• **The exercise**:
In the entries, find all lines that hold the word "Write" and copy them.

• **Input records**:
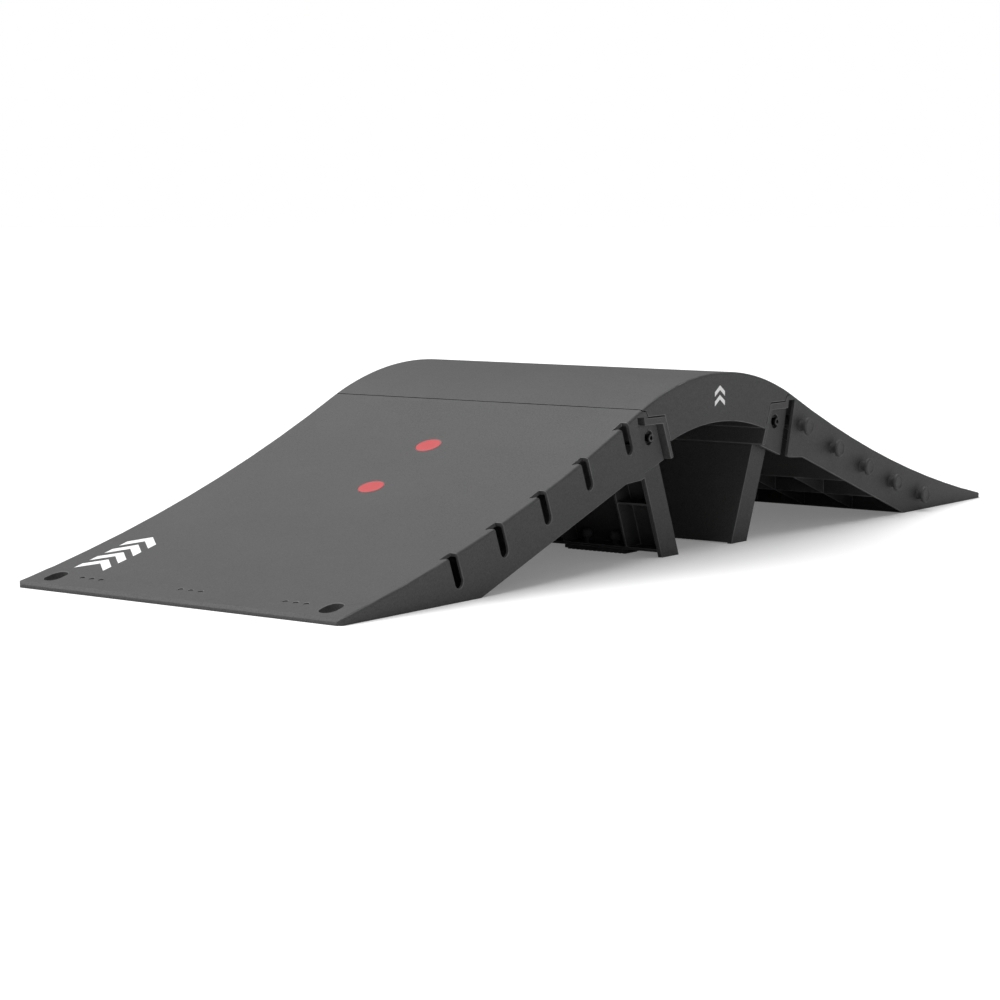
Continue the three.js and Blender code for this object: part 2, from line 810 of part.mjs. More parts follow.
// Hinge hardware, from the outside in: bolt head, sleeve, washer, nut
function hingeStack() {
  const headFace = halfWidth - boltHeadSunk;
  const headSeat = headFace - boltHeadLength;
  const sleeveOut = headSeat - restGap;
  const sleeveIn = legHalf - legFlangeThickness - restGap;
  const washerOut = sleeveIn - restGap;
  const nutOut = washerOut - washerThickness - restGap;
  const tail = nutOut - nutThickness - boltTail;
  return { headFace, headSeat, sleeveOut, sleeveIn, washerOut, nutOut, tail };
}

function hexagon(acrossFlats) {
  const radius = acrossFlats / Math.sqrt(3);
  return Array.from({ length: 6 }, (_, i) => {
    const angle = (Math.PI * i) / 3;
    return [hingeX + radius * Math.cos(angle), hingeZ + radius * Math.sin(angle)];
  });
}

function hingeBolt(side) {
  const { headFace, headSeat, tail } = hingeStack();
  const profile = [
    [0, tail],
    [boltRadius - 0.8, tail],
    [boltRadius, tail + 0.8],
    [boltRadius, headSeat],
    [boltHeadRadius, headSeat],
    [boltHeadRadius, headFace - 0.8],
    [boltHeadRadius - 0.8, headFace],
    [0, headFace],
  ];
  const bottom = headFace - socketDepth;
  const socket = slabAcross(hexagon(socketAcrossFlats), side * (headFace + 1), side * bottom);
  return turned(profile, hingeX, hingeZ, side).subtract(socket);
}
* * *
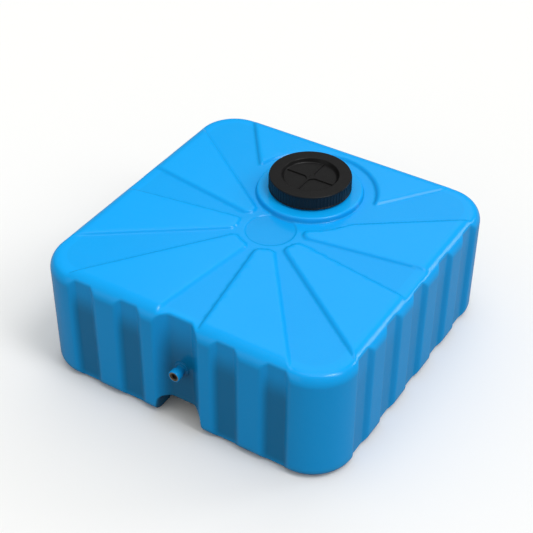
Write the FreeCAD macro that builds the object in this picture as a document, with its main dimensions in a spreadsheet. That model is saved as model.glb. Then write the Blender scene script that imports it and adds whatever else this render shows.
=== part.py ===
==
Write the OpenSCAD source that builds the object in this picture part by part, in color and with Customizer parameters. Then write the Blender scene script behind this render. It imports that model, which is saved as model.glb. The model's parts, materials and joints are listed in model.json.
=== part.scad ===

• **Solution**:
Write the FreeCAD macro that builds the object in this picture as a document, with its main dimensions in a spreadsheet. That model is saved as model.glb. Then write the Blender scene script that imports it and adds whatever else this render shows.
Write the OpenSCAD source that builds the object in this picture part by part, in color and with Customizer parameters. Then write the Blender scene script behind this render. It imports that model, which is saved as model.glb. The model's parts, materials and joints are listed in model.json.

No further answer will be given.